***** DATA LINES *****
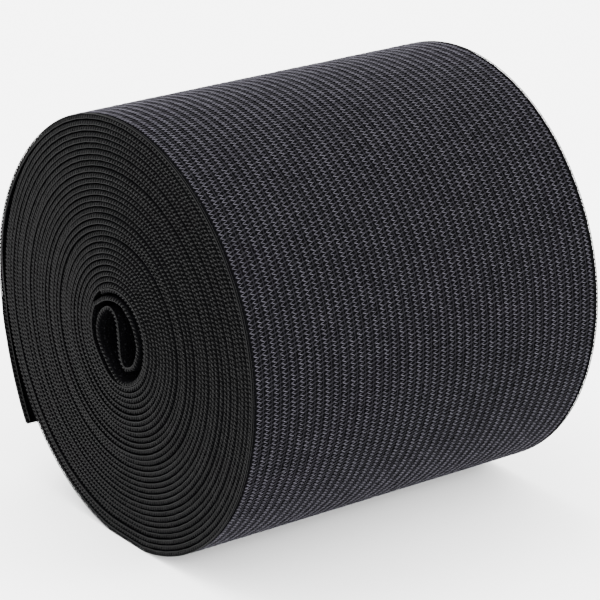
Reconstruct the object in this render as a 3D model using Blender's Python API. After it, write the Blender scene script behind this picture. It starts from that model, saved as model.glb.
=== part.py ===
"""Roll of wide knitted elastic, lying on its side.

One band starts as an S in the middle, with an open lobe on each side of it, and is then wound on itself about
thirty times. Its last stretch lifts off the roll and ends in the cut edge. There is no tube inside.

Units are metres, +Z up. The roll's axis runs along Y and the end with the curled corner faces -Y. The origin is
in the middle of the flat spot that the roll rests on. Angles are measured round the axis from +X towards +Z.
"""

import math
from collections import namedtuple

import bmesh
import bpy
from mathutils import Vector

MM = 0.001

# The band.
BAND_WIDTH = 76.2 * MM
BAND_THICKNESS = 1.0 * MM
SELVEDGE_ROUND = 0.35 * MM

# The winding: centreline radii, and the angle along the winding, which grows outwards by 360 a turn.
CORE_RADIUS = 9.8 * MM
OUTER_RADIUS = 40.0 * MM
CORE_CENTRE = Vector((-1.1 * MM, -0.55 * MM))
TAIL_ANGLE = 125.0
WHOLE_TURNS = 30
LAST_PART_TURN = 94.5
END_TURN = 360.0 * WHOLE_TURNS + LAST_PART_TURN

# The dent that the flat side of the S leaves in the first turns.
DENT_DEPTH = 0.6 * MM
DENT_ANGLE = 223.0
DENT_SPREAD = 22.0
DENT_FADE = 4.0

# The flat spot under the roll.
FLAT_DEPTH = 0.4 * MM

# The loose end.
LOOSE_SPAN = 33.0
PIECE_GAP = 0.3 * MM
TIP_LIFT = 2.1 * MM
LIFT_POWER = 1.5
WAVE_HEIGHT = 0.2 * MM
CURL_REACH = 7.0 * MM
CURL_DROP = 0.9 * MM

# How finely the curved runs and the rounded rims are cut.
OUTLINE_STEPS = 180
RIM_STEPS = 2
RIM_PROFILE = 0.5
RING_STEP = 6.0
FOLD_STEPS = 5
LOOSE_STEPS_ALONG = 18
LOOSE_STEPS_ACROSS = 24

# The S at the start of the band, as millimetres from the core's centre: where the band passes on its way from
# the tail, round the first lobe, down between the lobes, round the second lobe and into the winding.
FoldRow = namedtuple("FoldRow", ("place", "x", "z"))
FOLD = tuple(
    FoldRow(*row)
    for row in (
        ("foot of the first lobe", -0.4, -7.9),
        ("first lobe, lower side", -3.1, -6.0),
        ("first lobe, outer side", -5.8, -2.9),
        ("first lobe, widest", -6.7, -0.2),
        ("first lobe, shoulder", -5.6, 2.9),
        ("first lobe, crown", -3.0, 4.85),
        ("bend into the strand", -1.0, 4.0),
        ("strand, upper part", -0.2, 2.0),
        ("strand, middle", 0.1, -0.7),
        ("strand, lower part", 0.45, -3.2),
        ("bend out of the strand", 1.4, -4.8),
        ("foot of the second lobe", 2.9, -4.95),
        ("second lobe, lower side", 5.1, -3.6),
        ("second lobe, widest", 6.4, 0.0),
        ("second lobe, shoulder", 5.0, 4.0),
        ("second lobe, crown", 2.0, 6.7),
        ("second lobe, top", -1.1, 7.2),
        ("under the tail", -4.4, 6.4),
        ("joins the winding", -7.05, 4.76),
    )
)

# Where the winding meets the S, and where the two hollows beside the S close up.
TAIL_LEAVES_RING = -206.0
BAND_JOINS_RING = 25.0
FIRST_HOLLOW_STARTS = -50.0
FIRST_HOLLOW_ENDS_AT = "second lobe, crown"
SECOND_HOLLOW_STARTS_AT = "first lobe, lower side"
SECOND_HOLLOW_ENDS = 112.0

ELASTIC_COLOUR = (0.030, 0.030, 0.034, 1.0)
ELASTIC_ROUGHNESS = 0.85
SHARP_ANGLE = 30.0


def clear_scene():
    for thing in list(bpy.data.objects):
        bpy.data.objects.remove(thing, do_unlink=True)


def elastic_material(name):
    material = bpy.data.materials.new(name)
    material.use_nodes = True
    shader = material.node_tree.nodes["Principled BSDF"]
    shader.inputs["Base Color"].default_value = ELASTIC_COLOUR
    shader.inputs["Roughness"].default_value = ELASTIC_ROUGHNESS
    shader.inputs["Metallic"].default_value = 0.0
    return material


def ring_radius(turn):
    """Centreline radius of the winding at an angle along it, with the dent in the first turns."""
    share = (turn - 360.0) / (END_TURN - 360.0)
    radius = CORE_RADIUS + (OUTER_RADIUS - CORE_RADIUS) * share
    away = (turn + TAIL_ANGLE - DENT_ANGLE + 180.0) % 360.0 - 180.0
    fade = (1.0 - max(share, 0.0)) ** DENT_FADE
    return radius - DENT_DEPTH * fade * math.exp(-((away / DENT_SPREAD) ** 2))


def ring_point(turn, offset=0.0):
    """Point of the winding at an angle along it, as (x, z) from the roll's axis."""
    share = (turn - 360.0) / (END_TURN - 360.0)
    centre = CORE_CENTRE * (1.0 - share)
    angle = math.radians(turn + TAIL_ANGLE)
    radius = ring_radius(turn) + offset
    return centre + radius * Vector((math.cos(angle), math.sin(angle)))


def ring_run(start, stop, step=RING_STEP):
    """Points of the winding from one angle to another."""
    count = max(1, round(abs(stop - start) / step))
    return [ring_point(start + (stop - start) * i / count) for i in range(count + 1)]


def fold_run(first, last):
    """Smooth run through the fold's places from one to another, both included."""
    names = [row.place for row in FOLD]
    places = [CORE_CENTRE + Vector((row.x, row.z)) * MM for row in FOLD]
    points = [ring_point(TAIL_LEAVES_RING)] + places + [ring_point(BAND_JOINS_RING)]
    low = names.index(first) + 1
    high = names.index(last) + 1
    run = [points[low]]
    for i in range(low, high):
        a, b, c, d = points[i - 1], points[i], points[i + 1], points[min(i + 2, len(points) - 1)]
        for step in range(1, FOLD_STEPS + 1):
            t = step / FOLD_STEPS
            run.append(
                0.5
                * (
                    2.0 * b
                    + (c - a) * t
                    + (2.0 * a - 5.0 * b + 4.0 * c - d) * t**2
                    + (3.0 * b - a - 3.0 * c + d) * t**3
                )
            )
    return run


def shifted(points, offset):
    """The run moved sideways: to its left for a positive offset, to its right for a negative one."""
    moved = []
    for i, point in enumerate(points):
        along = points[min(i + 1, len(points) - 1)] - points[max(i - 1, 0)]
        along.normalize()
        moved.append(point + offset * Vector((-along.y, along.x)))
    return moved


def first_hollow():
    """The lobe that the tail bends round, with the crescent that runs from it up the right-hand side."""
    run = ring_run(FIRST_HOLLOW_STARTS, TAIL_LEAVES_RING)
    run += fold_run(FOLD[0].place, FIRST_HOLLOW_ENDS_AT)
    return shifted(run, -BAND_THICKNESS / 2)


def second_hollow():
    """The lobe on the other side of the strand, with the crescent that runs from it down the left-hand side."""
    run = fold_run(SECOND_HOLLOW_STARTS_AT, FOLD[-1].place)
    run += ring_run(BAND_JOINS_RING, SECOND_HOLLOW_ENDS)
    return shifted(run, BAND_THICKNESS / 2)


def roll_outline():
    """Outside of the last full turn, up to the step where the loose end leaves it."""
    root = END_TURN - LOOSE_SPAN
    turns = [root - 360.0 + 360.0 * i / OUTLINE_STEPS for i in range(OUTLINE_STEPS + 1)]
    return [ring_point(turn, BAND_THICKNESS / 2) for turn in turns]


def axis_height(outline):
    """Height of the roll's axis over the surface, with the bottom pressed flat."""
    return -min(point.y for point in outline) - FLAT_DEPTH


def prism(name, outline, height, half_length, rim_round=0.0):
    """Closed solid of an outline run along Y, lifted to the axis height, with nothing of it below the surface."""
    mesh = bmesh.new()
    front = [mesh.verts.new((p.x, -half_length, max(p.y + height, 0.0))) for p in outline]
    cap = mesh.faces.new(front)
    extruded = bmesh.ops.extrude_face_region(mesh, geom=[cap], use_keep_orig=True)
    back = [item for item in extruded["geom"] if isinstance(item, bmesh.types.BMVert)]
    bmesh.ops.translate(mesh, verts=back, vec=(0.0, 2.0 * half_length, 0.0))
    bmesh.ops.recalc_face_normals(mesh, faces=mesh.faces[:])
    if rim_round:
        rims = [edge for edge in mesh.edges if abs(edge.verts[0].co.y - edge.verts[1].co.y) < half_length]
        bmesh.ops.bevel(
            mesh,
            geom=rims,
            offset=rim_round,
            segments=RIM_STEPS,
            profile=RIM_PROFILE,
            affect="EDGES",
            clamp_overlap=True,
        )
    data = bpy.data.meshes.new(name)
    mesh.to_mesh(data)
    mesh.free()
    thing = bpy.data.objects.new(name, data)
    bpy.context.scene.collection.objects.link(thing)
    return thing


def hollow_cutter(name, outline, height):
    cutter = prism(name, outline, height, BAND_WIDTH)
    cutter.hide_render = True
    cutter.display_type = "WIRE"
    return cutter


def cut(thing, cutter):
    modifier = thing.modifiers.new("cut " + cutter.name, "BOOLEAN")
    modifier.operation = "DIFFERENCE"
    modifier.solver = "EXACT"
    modifier.object = cutter


def build_wound_roll(height):
    roll = prism("wound_roll", roll_outline(), height, BAND_WIDTH / 2, SELVEDGE_ROUND)
    cut(roll, hollow_cutter("first_hollow_cutter", first_hollow(), height))
    cut(roll, hollow_cutter("second_hollow_cutter", second_hollow(), height))
    roll.data.materials.append(elastic_material("elastic roll"))
    roll.data.shade_smooth()
    roll.data.set_sharp_from_angle(angle=math.radians(SHARP_ANGLE))
    return roll


def loose_offset(share, y):
    """How far the loose end stands off the winding, at a share of its length and a place across the band."""
    lift = PIECE_GAP + TIP_LIFT * share**LIFT_POWER
    wave = WAVE_HEIGHT * share * math.sin(2.0 * math.pi * y / BAND_WIDTH)
    near_edge = max(0.0, 1.0 - (y + BAND_WIDTH / 2) / CURL_REACH)
    return lift + wave - CURL_DROP * share**2 * near_edge**2


def build_loose_end(height):
    """Curved sheet that starts a gap past the step and ends in the cut edge."""
    root = END_TURN - LOOSE_SPAN + math.degrees(PIECE_GAP / OUTER_RADIUS)
    mesh = bmesh.new()
    rows = []
    for i in range(LOOSE_STEPS_ALONG + 1):
        share = i / LOOSE_STEPS_ALONG
        turn = root + (END_TURN - root) * share
        row = []
        for j in range(LOOSE_STEPS_ACROSS + 1):
            y = BAND_WIDTH * (j / LOOSE_STEPS_ACROSS - 0.5)
            point = ring_point(turn, loose_offset(share, y))
            row.append(mesh.verts.new((point.x, y, point.y + height)))
        rows.append(row)
    for near, far in zip(rows, rows[1:]):
        for j in range(LOOSE_STEPS_ACROSS):
            mesh.faces.new((near[j], near[j + 1], far[j + 1], far[j]))
    data = bpy.data.meshes.new("loose_end")
    mesh.to_mesh(data)
    mesh.free()
    data.materials.append(elastic_material("elastic loose end"))
    data.shade_smooth()
    sheet = bpy.data.objects.new("loose_end", data)
    bpy.context.scene.collection.objects.link(sheet)
    solid = sheet.modifiers.new("thickness", "SOLIDIFY")
    solid.thickness = BAND_THICKNESS
    solid.offset = 0.0
    return sheet


def main():
    clear_scene()
    height = axis_height(roll_outline())
    build_wound_roll(height)
    build_loose_end(height)


if __name__ == "__main__":
    main()
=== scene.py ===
"""Roll of wide knitted elastic: the band, its stitches, selvedges and cut end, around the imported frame.

Units are metres, +Z up, in the frame's own axes: the roll's axis runs along Y and the end with the curled
corner faces -Y. Angles are measured round the axis from +X towards +Z, and a place along the winding is an
angle that grows outwards by 360 a turn.
"""

import math
from collections import namedtuple

import bmesh
import bpy
import numpy as np
from bpy.props import FloatProperty, FloatVectorProperty, IntProperty, PointerProperty
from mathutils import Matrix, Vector


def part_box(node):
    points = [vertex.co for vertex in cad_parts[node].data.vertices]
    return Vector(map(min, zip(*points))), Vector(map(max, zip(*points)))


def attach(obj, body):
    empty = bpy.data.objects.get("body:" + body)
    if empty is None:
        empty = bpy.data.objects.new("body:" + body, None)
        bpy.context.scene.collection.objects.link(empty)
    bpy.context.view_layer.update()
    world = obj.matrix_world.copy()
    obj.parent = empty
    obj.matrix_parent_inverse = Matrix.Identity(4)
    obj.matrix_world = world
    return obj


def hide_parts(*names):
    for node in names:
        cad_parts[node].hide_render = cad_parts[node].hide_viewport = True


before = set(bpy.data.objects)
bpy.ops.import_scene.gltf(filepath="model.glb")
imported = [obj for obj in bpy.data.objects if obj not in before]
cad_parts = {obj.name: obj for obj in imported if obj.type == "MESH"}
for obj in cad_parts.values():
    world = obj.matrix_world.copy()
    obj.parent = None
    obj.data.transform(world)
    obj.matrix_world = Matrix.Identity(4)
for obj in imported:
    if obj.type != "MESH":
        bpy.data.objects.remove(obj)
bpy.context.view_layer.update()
WOUND_LOW, WOUND_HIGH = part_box("wound_roll")

bl_info = {
    "name": "Roll of Elastic",
    "version": (1, 0, 0),
    "blender": (4, 5, 0),
    "location": "3D View > Sidebar > Elastic",
    "description": "A roll of wide knitted elastic with its stitches, selvedges and loose end",
    "category": "Add Mesh",
}

MM = 0.001
BODY = "root"

# The band and its winding, as in the frame. Turns and angles are in degrees.
BAND_WIDTH = WOUND_HIGH.y - WOUND_LOW.y
BAND_THICKNESS = 1.0 * MM
CORE_RADIUS = 9.8 * MM
OUTER_RADIUS = 40.0 * MM
CORE_CENTRE = np.array((-1.1, -0.55)) * MM
TAIL_ANGLE = 125.0
END_TURN = 360.0 * 30 + 94.5
DENT_DEPTH = 0.6 * MM
DENT_ANGLE = 223.0
DENT_SPREAD = 22.0
DENT_FADE = 4.0
FLAT_DEPTH = 0.4 * MM
FLAT_REACH = 8.0 * MM

# The loose end: its lift off the winding, its wave, and its near edge rolled under. It leaves the winding
# over the last SLACK_FROM degrees and stands a little further off than the frame's plain sheet.
LOOSE_SPAN = 33.0
PIECE_GAP = 0.3 * MM
GAP_OPENS = 0.2
TIP_LIFT = 3.6 * MM
LIFT_POWER = 1.5
WAVE_HEIGHT = 0.2 * MM
CURL_REACH = 7.0 * MM
CURL_DROP = 0.9 * MM
SLACK = 1.35 * MM
SLACK_FROM = 95.0
SLACK_OVER = 55.0
ROLL_REACH = 1.5 * MM
ROLL_ANGLE = 98.0
ROLL_FROM = 60.0
ROLL_OVER = 55.0

# How the band strays from an even winding: a coarse and a fine part of each, with their size in millimetres.
Stray = namedtuple("Stray", ("size", "spacing", "seed"))
WANDER = (Stray(0.20, 0.19, 11), Stray(0.08, 0.035, 12))
SETTLING = (Stray(0.04, 0.11, 21), Stray(0.02, 0.03, 22))
WANDER_FADE = 0.25
WANDER_LEAST = 0.15
SETTLING_FROM = 0.09
SETTLING_ENDS = 0.27
SETTLING_FADE = 0.1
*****
▸ **PROBLEM**: Exactly repeat the lines from the line with "solid.thickness = BAND_THICKNESS" to the line with "the imported frame.", including both, and output nothing else.

▸ **EXERCISE ANSWER**:
    solid.thickness = BAND_THICKNESS
    solid.offset = 0.0
    return sheet


def main():
    clear_scene()
    height = axis_height(roll_outline())
    build_wound_roll(height)
    build_loose_end(height)


if __name__ == "__main__":
    main()
=== scene.py ===
"""Roll of wide knitted elastic: the band, its stitches, selvedges and cut end, around the imported frame.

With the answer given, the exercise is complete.